EXERCISE BRIEF. Consider the listing below. Extract exactly the lines from the line containing "base_plate();" to the line containing "bpy.data.objects.remove(obj)", both included.
■ ■ ■ ■ ■
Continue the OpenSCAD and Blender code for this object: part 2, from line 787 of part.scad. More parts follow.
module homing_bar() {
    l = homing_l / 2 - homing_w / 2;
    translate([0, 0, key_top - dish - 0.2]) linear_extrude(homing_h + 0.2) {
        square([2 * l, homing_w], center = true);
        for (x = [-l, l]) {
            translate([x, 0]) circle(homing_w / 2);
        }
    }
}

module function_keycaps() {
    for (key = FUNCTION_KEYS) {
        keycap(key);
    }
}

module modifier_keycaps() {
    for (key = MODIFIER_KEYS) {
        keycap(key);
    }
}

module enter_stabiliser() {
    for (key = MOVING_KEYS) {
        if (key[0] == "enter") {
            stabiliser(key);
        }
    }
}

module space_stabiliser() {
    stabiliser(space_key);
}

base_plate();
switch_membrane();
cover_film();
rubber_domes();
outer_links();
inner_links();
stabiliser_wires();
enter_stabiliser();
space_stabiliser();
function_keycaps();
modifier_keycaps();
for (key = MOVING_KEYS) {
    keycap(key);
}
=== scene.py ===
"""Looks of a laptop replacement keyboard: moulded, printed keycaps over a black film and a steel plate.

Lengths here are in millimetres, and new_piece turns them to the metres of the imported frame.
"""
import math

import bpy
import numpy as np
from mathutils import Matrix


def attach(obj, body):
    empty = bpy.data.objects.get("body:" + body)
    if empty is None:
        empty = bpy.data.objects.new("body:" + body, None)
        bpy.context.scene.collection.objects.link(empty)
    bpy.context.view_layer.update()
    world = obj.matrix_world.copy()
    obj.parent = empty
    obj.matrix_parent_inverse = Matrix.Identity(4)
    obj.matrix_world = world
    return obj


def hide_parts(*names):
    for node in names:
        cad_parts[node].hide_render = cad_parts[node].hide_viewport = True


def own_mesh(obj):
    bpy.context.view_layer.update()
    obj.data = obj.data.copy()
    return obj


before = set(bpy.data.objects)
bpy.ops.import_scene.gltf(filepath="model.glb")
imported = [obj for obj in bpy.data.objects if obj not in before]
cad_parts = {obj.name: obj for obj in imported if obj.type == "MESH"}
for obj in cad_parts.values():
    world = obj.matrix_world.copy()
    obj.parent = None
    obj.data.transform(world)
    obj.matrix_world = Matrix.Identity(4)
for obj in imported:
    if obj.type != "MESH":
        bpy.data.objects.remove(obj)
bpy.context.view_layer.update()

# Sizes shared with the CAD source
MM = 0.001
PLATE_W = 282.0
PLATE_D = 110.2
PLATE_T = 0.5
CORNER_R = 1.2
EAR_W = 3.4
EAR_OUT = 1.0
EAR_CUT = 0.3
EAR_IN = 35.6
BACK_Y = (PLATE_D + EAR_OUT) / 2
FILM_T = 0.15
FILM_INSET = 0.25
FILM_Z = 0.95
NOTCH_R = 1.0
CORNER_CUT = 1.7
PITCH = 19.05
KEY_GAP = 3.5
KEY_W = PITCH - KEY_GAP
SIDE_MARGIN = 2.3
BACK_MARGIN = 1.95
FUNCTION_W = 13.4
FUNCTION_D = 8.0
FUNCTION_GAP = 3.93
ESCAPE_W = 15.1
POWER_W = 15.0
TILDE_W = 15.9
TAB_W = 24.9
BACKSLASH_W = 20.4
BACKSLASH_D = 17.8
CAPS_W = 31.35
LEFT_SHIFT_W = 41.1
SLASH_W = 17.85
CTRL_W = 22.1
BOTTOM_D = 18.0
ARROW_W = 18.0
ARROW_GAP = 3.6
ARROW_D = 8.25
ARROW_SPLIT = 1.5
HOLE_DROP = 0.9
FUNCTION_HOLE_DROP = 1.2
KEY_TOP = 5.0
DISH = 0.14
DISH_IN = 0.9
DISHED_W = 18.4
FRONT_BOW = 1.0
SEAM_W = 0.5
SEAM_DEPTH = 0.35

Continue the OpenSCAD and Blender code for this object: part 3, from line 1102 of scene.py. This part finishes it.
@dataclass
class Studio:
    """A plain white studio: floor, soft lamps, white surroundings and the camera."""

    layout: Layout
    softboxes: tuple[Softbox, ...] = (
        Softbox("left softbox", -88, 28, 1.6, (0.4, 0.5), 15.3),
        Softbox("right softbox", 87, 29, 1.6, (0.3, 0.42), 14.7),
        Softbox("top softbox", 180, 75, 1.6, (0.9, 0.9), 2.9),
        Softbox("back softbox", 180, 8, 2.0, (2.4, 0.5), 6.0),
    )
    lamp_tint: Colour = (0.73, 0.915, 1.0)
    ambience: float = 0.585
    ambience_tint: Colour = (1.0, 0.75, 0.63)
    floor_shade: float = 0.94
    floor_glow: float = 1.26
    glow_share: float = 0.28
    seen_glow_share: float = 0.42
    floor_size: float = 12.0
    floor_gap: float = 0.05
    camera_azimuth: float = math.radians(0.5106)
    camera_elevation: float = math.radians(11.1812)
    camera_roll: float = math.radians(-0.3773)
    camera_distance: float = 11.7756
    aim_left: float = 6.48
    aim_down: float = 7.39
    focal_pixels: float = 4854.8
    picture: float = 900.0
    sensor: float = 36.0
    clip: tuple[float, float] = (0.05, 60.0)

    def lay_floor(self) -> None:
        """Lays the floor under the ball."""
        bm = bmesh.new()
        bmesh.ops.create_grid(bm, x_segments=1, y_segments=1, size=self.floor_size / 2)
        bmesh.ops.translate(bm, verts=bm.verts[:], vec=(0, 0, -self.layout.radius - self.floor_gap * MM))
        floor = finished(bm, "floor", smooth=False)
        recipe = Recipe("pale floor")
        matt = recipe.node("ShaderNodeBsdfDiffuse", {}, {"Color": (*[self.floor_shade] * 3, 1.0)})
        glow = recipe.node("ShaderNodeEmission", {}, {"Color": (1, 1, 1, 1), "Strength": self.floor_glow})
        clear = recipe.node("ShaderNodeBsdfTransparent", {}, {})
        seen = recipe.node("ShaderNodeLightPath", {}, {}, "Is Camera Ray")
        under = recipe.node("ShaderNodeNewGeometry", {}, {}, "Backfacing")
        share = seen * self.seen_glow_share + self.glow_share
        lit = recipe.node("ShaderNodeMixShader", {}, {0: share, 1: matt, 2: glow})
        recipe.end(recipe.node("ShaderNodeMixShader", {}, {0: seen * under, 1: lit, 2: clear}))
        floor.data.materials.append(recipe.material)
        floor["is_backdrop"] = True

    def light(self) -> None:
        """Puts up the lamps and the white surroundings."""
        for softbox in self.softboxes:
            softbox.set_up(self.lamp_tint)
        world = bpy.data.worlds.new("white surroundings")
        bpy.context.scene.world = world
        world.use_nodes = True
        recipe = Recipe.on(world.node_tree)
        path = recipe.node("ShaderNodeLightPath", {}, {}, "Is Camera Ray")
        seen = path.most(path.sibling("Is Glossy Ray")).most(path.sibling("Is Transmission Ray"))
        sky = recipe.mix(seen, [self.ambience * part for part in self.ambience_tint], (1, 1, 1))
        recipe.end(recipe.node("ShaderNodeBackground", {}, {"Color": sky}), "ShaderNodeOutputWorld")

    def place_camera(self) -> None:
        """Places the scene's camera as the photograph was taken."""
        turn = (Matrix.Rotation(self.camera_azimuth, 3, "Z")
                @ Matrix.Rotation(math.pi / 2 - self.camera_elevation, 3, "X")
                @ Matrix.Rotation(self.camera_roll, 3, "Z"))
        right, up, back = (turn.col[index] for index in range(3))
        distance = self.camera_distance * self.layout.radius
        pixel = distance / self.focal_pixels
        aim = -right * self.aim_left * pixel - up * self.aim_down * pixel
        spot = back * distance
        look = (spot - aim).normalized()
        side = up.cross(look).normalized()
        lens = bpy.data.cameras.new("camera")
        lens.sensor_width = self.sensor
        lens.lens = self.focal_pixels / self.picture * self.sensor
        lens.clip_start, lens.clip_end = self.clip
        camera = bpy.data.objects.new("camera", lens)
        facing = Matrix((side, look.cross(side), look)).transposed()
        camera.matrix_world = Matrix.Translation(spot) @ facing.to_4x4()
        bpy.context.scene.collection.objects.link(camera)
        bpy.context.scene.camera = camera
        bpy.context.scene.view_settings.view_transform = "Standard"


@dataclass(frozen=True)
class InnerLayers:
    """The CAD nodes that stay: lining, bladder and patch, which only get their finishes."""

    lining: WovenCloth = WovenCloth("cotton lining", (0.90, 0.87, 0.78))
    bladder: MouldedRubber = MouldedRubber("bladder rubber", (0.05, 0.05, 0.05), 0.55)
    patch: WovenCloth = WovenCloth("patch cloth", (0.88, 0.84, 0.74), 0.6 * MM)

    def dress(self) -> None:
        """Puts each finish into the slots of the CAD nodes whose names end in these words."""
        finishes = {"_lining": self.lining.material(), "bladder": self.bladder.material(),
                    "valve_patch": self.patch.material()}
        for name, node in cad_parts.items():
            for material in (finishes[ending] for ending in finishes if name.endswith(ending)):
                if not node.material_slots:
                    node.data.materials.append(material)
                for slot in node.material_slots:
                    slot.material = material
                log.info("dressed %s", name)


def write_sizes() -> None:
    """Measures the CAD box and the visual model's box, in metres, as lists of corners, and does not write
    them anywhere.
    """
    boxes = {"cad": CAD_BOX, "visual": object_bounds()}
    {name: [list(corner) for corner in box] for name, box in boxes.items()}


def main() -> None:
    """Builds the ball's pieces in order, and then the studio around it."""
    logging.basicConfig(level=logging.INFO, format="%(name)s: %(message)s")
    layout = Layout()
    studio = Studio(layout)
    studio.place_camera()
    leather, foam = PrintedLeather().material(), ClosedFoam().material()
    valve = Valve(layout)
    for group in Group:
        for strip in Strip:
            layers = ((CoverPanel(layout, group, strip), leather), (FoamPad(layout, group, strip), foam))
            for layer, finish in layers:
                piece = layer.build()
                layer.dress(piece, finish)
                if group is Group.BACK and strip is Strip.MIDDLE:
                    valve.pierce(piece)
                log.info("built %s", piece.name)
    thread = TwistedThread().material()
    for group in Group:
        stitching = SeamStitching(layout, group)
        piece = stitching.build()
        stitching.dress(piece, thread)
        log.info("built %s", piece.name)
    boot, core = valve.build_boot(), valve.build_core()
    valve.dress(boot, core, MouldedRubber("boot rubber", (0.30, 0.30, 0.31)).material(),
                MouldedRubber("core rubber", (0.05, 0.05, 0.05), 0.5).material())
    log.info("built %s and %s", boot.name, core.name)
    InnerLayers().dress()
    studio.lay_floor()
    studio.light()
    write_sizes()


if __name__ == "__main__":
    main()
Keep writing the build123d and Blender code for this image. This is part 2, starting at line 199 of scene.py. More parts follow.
■ ■ ■ ■ ■
IN RESPONSE.
base_plate();
switch_membrane();
cover_film();
rubber_domes();
outer_links();
inner_links();
stabiliser_wires();
enter_stabiliser();
space_stabiliser();
function_keycaps();
modifier_keycaps();
for (key = MOVING_KEYS) {
    keycap(key);
}
=== scene.py ===
"""Looks of a laptop replacement keyboard: moulded, printed keycaps over a black film and a steel plate.

Lengths here are in millimetres, and new_piece turns them to the metres of the imported frame.
"""
import math

import bpy
import numpy as np
from mathutils import Matrix


def attach(obj, body):
    empty = bpy.data.objects.get("body:" + body)
    if empty is None:
        empty = bpy.data.objects.new("body:" + body, None)
        bpy.context.scene.collection.objects.link(empty)
    bpy.context.view_layer.update()
    world = obj.matrix_world.copy()
    obj.parent = empty
    obj.matrix_parent_inverse = Matrix.Identity(4)
    obj.matrix_world = world
    return obj


def hide_parts(*names):
    for node in names:
        cad_parts[node].hide_render = cad_parts[node].hide_viewport = True


def own_mesh(obj):
    bpy.context.view_layer.update()
    obj.data = obj.data.copy()
    return obj


before = set(bpy.data.objects)
bpy.ops.import_scene.gltf(filepath="model.glb")
imported = [obj for obj in bpy.data.objects if obj not in before]
cad_parts = {obj.name: obj for obj in imported if obj.type == "MESH"}
for obj in cad_parts.values():
    world = obj.matrix_world.copy()
    obj.parent = None
    obj.data.transform(world)
    obj.matrix_world = Matrix.Identity(4)
for obj in imported:
    if obj.type != "MESH":
        bpy.data.objects.remove(obj)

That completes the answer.